# How do I mute the ping sound on Android?



## werty (Oct 1, 2015)

On Android, the app seems to be overriding my volume so that the ping sound is always max. Even though I have the device on silent and all the volumes set to zero. This is *extremely* annoying, especially since I don't even need the ping sound in the first place. How do I mute it? There has to be some tweak that prevents apps from overriding the volume settings.


----------



## Greguzzi (Jan 9, 2016)

Did you try setting the Notifications volume to zero?


----------



## werty (Oct 1, 2015)

Greguzzi said:


> Did you try setting the Notifications volume to zero?

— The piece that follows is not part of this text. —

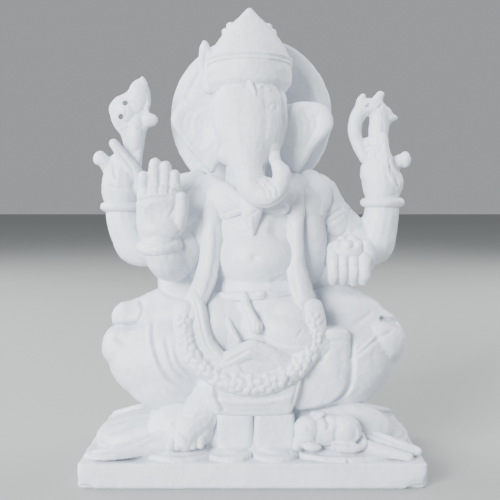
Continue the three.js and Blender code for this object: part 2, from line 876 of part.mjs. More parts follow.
// Outlines of the two emblems: outward from the rear hands' middle, and above the hands' foot.
const CONCH = [
  [-13, 20],
  [-15, 36],
  [-17.5, 44],
  [-24.2, 47],
  [-24, 51.5],
  [-19, 56],
  [-19.4, 66],
  [-18, 76],
  [-14.7, 79.5],
  [-8, 72],
  [-5, 68],
  [2, 65.5],
  [7.5, 58],
  [6.5, 50],
  [0, 42],
  [-3, 30],
  [-5, 20],
];
const CONCH_HOLES = [
  [-1.6, 60.5, 1.8],
  [0.6, 51.5, 1.6],
];
const NOOSE = [
  [-9, 14],
  [-14, 24],
  [-19, 34],
  [-23.8, 47],
  [-20.5, 55],
  [-17, 65],
  [-14.2, 67],
  [-11, 62.5],
  [-7, 63],
  [-3.5, 69],
  [-0.8, 68.5],
  [1.5, 61],
  [9.5, 51.5],
  [3, 45],
  [1.3, 38],
  [3, 30],
  [1, 18],
];
const NOOSE_HOLE = [-11.8, 44.5];

const emblem = (grow, side, outline) =>
  upright(
    grow,
    outline.map(([out, up]) => [side * (REAR_REACH + out), handFoot + up]),
    armY - 1,
    EMBLEM_THICK,
    3.5,
  );

// The conch has a pointed spire, a flared lip and two drilled holes.
const conch = (grow) => {
  const body = join(
    emblem(grow, -1, CONCH),
    ball(grow, [11 - REAR_REACH, armY - 1, handFoot + 56], [8.5, 9, 9]),
  );
  if (grow > 0) return body;
  const holes = CONCH_HOLES.map(([out, up, r]) =>
    ball(0, [-REAR_REACH - out, armY - 1, handFoot + up], [r, EMBLEM_THICK * 1.4, r]),
  );
  return body.subtract(join(...holes));
};

// The noose is a bent loop with two horns and a spur.
const noose = (grow) => {
  const body = emblem(grow, 1, NOOSE);
  if (grow > 0) return body;
  const hole = [REAR_REACH + NOOSE_HOLE[0], armY - 1, handFoot + NOOSE_HOLE[1]];
  return body.subtract(ball(0, hole, [3.2, EMBLEM_THICK * 1.6, 7.6], [0, 18, 0]));
};

// The open right palm, raised in blessing: each finger is [share of the palm's width, tip height].
const palmFoot = bellyZ + 14;
const FINGERS = [
  [-0.38, 42],
  [-0.08, 47],
  [0.17, 45.5],
  [0.38, 36],
];
const palm = (grow) => {
  const fingers = FINGERS.map(([share, tip]) =>
    limb(grow, [
      [palmX + share * PALM_WIDTH, palmY, palmFoot + 14, FINGER_RADIUS],
      [palmX + share * PALM_WIDTH, palmY + 2, palmFoot + tip, FINGER_RADIUS - 0.5],
    ]),
  );
  return join(
    ball(grow, [palmX, palmY, palmFoot + 13], [PALM_WIDTH / 2, 7.5, 19]),
    ball(grow, [palmX, palmY - 1, palmFoot + 3], [PALM_WIDTH * 0.42, 8.5, 10]),
    ...fingers,
  );
};

// The left hand is cupped on the thigh and holds a bowl of sweets.
const cupFoot = bellyZ - 18;
const cupY = lapFront + 9;
const cuppedHand = (grow) => {
  const fingers = [-1.5, -0.5, 0.5, 1.5].map((i) =>
    limb(grow, [
      [bowlX + i * 7, cupY + 1, cupFoot + 2 + Math.abs(i), FINGER_RADIUS],
      [bowlX + i * 7.6, cupY - 1, cupFoot + 18, FINGER_RADIUS - 0.5],
    ]),
  );
  return join(ball(grow, [bowlX, cupY + 9, cupFoot + 10], [14, 12, 11]), ...fingers);
};
const sweets = (grow) =>
  join(
    ball(grow, [bowlX, cupY + 8, cupFoot + 23], [BOWL_WIDTH / 2, BOWL_WIDTH * 0.42, 7]),
    ...[-1, 0, 1].map((i) =>
      ball(grow, [bowlX + i * BOWL_WIDTH * 0.31, cupY + 6, cupFoot + 26 - 2 * i * i], [5, 5, 5]),
    ),
  );

// ---------------------------------------------------------------- the list of carved elements

// Earlier elements keep their full shape; a later one is cut back by them with the carved line.
const groups = {
  base: [
    ["base_slab", slab],
    ["lotus_seat", lotusSeat],
    ["hanging_foot", hangingFoot],
    ["mouse", mouse],
    ...FRONT_PETALS.map((p, i) => [`petal_front_${i + 1}`, (g) => shortPetal(g, ...p, -1)]),
    ...BACK_PETALS.map((p, i) => [`petal_back_${i + 1}`, (g) => shortPetal(g, ...p, 1)]),
    ["petal_corner_right", (g) => cornerPetal(g, -1)],
    ["petal_corner_left", (g) => cornerPetal(g, 1)],
  ],
  legs: [
    ["lap", lap],
    ["leg_right", (g) => leg(g, -1)],
    ["leg_left", (g) => leg(g, 1)],
    ["folded_shin", foldedShin],
    ["apron", apron],
    ["side_panel", sidePanel],
  ],
  torso: [
    ["belly", belly],
    ["chest", chest],
    ["belt", belt],
    ["garland_loop", garlandLoop],
    ["scarf_right", (g) => scarf(g, -1)],
    ["scarf_left", (g) => scarf(g, 1)],
    ["sash", sash],
  ],
  head: [
    ["head", head],
    ["trunk", trunk],
    ["tusk_right", tuskRight],
    ["tusk_left", tuskLeft],
    ["pendant", pendant],
    ["necklace", necklace],
    ["crown_cap", crownCap],
    ["crown_rim", crownRim],
    ["crown_bands", crownBands],
    ["crown_leaf", crownLeaf],
    ["crown_side_crest", sideCrest],
    ["forehead_mark", foreheadMark],
    ["ear_right", (g) => ear(g, -1)],
    ["ear_left", (g) => ear(g, 1)],
    ["halo", halo],
  ],
  arms: [
    ["shoulder_right", (g) => shoulder(g, -1)],
    ["shoulder_left", (g) => shoulder(g, 1)],
    ["armlet_left", armlet],
    ["rear_right_arm", rearRightArm],
    ["rear_left_arm", rearLeftArm],
    ["front_right_arm", frontRightArm],
    ["front_left_arm", frontLeftArm],
    ["rear_right_bangle", rearRightBangle],
    ["rear_left_bangle", rearLeftBangle],
    ["front_right_bangle", frontRightBangle],
    ["rear_right_hand", (g) => rearHand(g, -1)],
    ["rear_left_hand", (g) => rearHand(g, 1)],
    ["conch", conch],
    ["noose", noose],
    ["front_right_palm", palm],
    ["front_left_hand", cuppedHand],
    ["sweets", sweets],
  ],
};

// ---------------------------------------------------------------- carve and assemble

const marble = new THREE.MeshStandardMaterial({ color: 0xe9e9ec, roughness: 0.45, metalness: 0 });

function meshOf(name, made) {
  const raw = made.getMesh();
  const geometry = new THREE.BufferGeometry();
  const spots = new Float32Array(raw.vertProperties);
  geometry.setAttribute("position", new THREE.BufferAttribute(spots, 3));
  geometry.setIndex(new THREE.BufferAttribute(new Uint32Array(raw.triVerts), 1));
  geometry.computeBoundingBox();
  const middle = geometry.boundingBox.getCenter(new THREE.Vector3()).round();
  geometry.translate(-middle.x, -middle.y, -middle.z);
  const mesh = new THREE.Mesh(geometry, marble.clone());
  mesh.name = name;
  mesh.position.copy(middle);
  return mesh;
}

const near = (a, b) => [0, 1, 2].every((k) => a.min[k] <= b.max[k] && b.min[k] <= a.max[k]);

const idol = new THREE.Group();
idol.name = "ganesha_idol";
const carved = [];
for (const [groupName, elements] of Object.entries(groups)) {
  const group = new THREE.Group();
  group.name = groupName;
  for (const [name, build] of elements) {
    let made = build(0);
    for (const earlier of carved) {
      if (near(made.boundingBox(), earlier.box)) made = made.subtract(earlier.cutter);
    }
    const cutter = build(CARVE_GAP);
    carved.push({ cutter, box: cutter.boundingBox() });
    group.add(meshOf(name, mainBody(made)));
  }
  idol.add(group);
}

export default idol;
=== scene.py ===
"""A seated marble Ganesha idol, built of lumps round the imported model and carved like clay."""
import math

import bmesh
import bpy
import numpy as np
from bpy.props import FloatProperty, FloatVectorProperty, PointerProperty
from mathutils import Euler, Matrix, Vector


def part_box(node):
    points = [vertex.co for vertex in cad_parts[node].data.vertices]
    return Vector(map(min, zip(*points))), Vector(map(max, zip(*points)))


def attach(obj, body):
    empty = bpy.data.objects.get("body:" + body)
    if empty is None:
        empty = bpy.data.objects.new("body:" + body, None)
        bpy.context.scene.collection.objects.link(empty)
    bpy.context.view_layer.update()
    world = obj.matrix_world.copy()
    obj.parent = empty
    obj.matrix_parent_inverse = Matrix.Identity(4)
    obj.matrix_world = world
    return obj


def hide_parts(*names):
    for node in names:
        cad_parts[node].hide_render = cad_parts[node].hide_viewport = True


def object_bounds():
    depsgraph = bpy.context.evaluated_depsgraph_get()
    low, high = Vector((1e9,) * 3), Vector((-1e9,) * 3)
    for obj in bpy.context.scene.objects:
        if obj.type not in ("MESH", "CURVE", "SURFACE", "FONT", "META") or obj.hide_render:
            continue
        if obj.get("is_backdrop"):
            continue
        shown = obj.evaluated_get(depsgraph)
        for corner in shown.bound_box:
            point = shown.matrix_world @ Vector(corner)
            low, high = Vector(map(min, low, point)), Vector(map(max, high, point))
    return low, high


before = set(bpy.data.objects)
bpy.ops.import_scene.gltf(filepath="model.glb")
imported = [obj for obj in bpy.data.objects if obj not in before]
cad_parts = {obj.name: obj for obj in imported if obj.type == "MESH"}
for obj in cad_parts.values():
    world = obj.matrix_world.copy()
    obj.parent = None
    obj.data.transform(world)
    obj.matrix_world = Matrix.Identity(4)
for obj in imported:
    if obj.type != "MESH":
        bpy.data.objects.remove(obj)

CAD_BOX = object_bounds()

bl_info = {
    "name": "Marble Ganesha Idol",
    "version": (1, 0, 0),
    "blender": (4, 5, 0),
    "location": "View3D > Sidebar > Idol",
    "description": "Carves a seated marble Ganesha idol and its studio stage",
    "category": "Add Mesh",
}

MM = 0.001  # one millimetre in Blender's metres
KNEE_RISE = 52  # from the lap's anchor up to the top of the left knee, in millimetres
CHEST_RISE = 28  # from the belly's anchor up to the top of the belly
BROW_RISE = 29  # from the head's anchor up to the top of the head


# ---------------------------------------------------------------- where things stand

def corners(node):
    """Lowest and highest corner of a CAD node, in millimetres."""
    low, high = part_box(node)
    return low / MM, high / MM


def middle(node):
    """The middle of a CAD node's box, in millimetres."""
    low, high = corners(node)
    return (low + high) / 2


def top(node):
    """The height of a CAD node's top, in millimetres."""
    return corners(node)[1].z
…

Yes. I've set every volume to zero, but the app kicks that one up to max before every ping. So I guess I need some way to lock it.


----------



## werty (Oct 1, 2015)

Finally found something to fix Uber's ******ed volume hijacking:

https://play.google.com/store/apps/details?id=com.hourdb.volumelocker

Locks the volume (set it to instant lock) so that scummy developers like Uber can't change it.


----------



## CIncinnatiDriver (Dec 17, 2015)

werty said:


> Finally found something to fix Uber's ******ed volume hijacking:
> 
> https://play.google.com/store/apps/details?id=com.hourdb.volumelocker
> 
> Locks the volume (set it to instant lock) so that scummy developers like Uber can't change it.


Great tip
How exactly should we set it? 
There are so many settings, I think I need help.

Basically I'd like the opt-in to mute or just set to vibrate at will, but other times have it ring.

Thanks for any advice


----------



## jwarnes71 (Dec 6, 2015)

Well that didnt work. Anyone else?


----------



## yojimboguy (Mar 2, 2016)

On my android, it ignores whatever general volume setting on the phone. But it obeys the volume setting in the Partner App "settings" section. I don't mute it because on occasion I'll close my eyes and nap a bit betw calls on a slow night.


----------



## Kru (Feb 4, 2016)

guys, 
you can do this to mute or minimize the uber volume from the uber app it self:
when logged in uber app go to account > settings> and there you can find volume bar which you can drag to make it low or high or turn it all the way down.

the only bad part I think is it doesnt remember once you log out of the app. when you log in again do the above again to change.

Thanks


----------



## Emp9 (Apr 9, 2015)

Seems to be tied into alarm volume on my android


----------